Eric Ramirez-Ferrero '85
Eric Ramirez-Ferrero’s graduate studies in anthropology at Stanford and public health at Johns Hopkins led him into a career as a public health advocate, whose work has focused on family and reproductive health issues in Tanzania and Mozambique, among other places.
After being named a Population Fellow at the University of Michigan’s School of Public Health, he was selected by EngenderHealth-Tanzania, a nonprofit funded by USAID, to direct their new CHAMPION Project (Channeling Men’s Positive Involvement in the National HIV/AIDS Response). The five-year initiative was designed to promote gender equality and to increase men’s involvement in family health with the goal of lowering rates of HIV/AIDS, maternal mortality, gender-based violence, and unintended pregnancy. The five-year, $26 million, USAID-funded project was the largest and most comprehensive male involvement initiative in the world.

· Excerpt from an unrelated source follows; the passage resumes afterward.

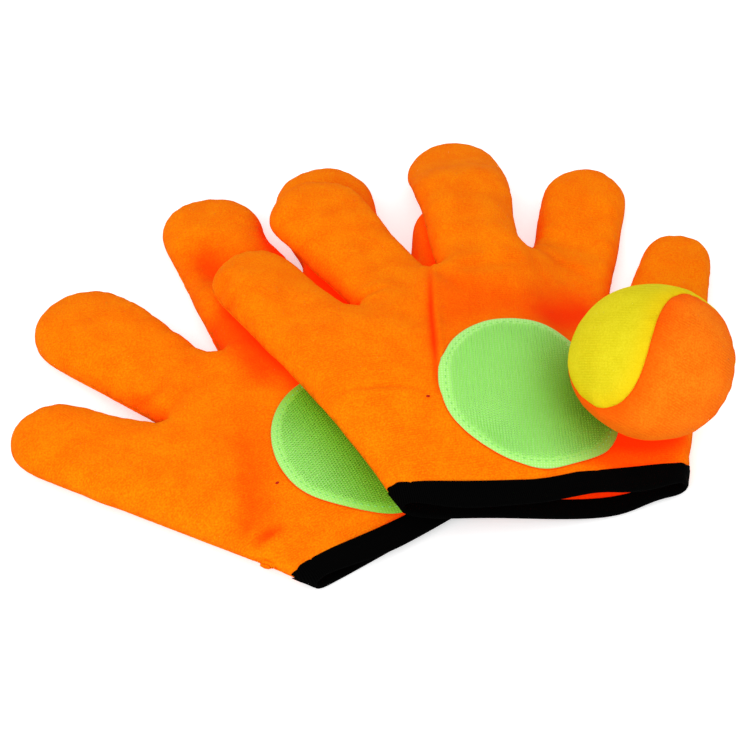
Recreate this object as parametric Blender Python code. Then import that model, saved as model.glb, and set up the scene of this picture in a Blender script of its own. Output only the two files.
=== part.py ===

Ramirez-Ferrero is currently chief of party for a Johns Hopkins affiliated program, Jhpiego, based in Mozambique, overseeing the “Maternal and Child Survival Program,” a $44 million project funded by USAID.
In addition, Ramirez-Ferrero is the author of Troubled Fields: Men, Emotions, and the Crisis in American Farming, a work of medical ethnography that addresses the epidemic of suicides among men working in U.S. agriculture. The book has been widely and warmly reviewed since its release.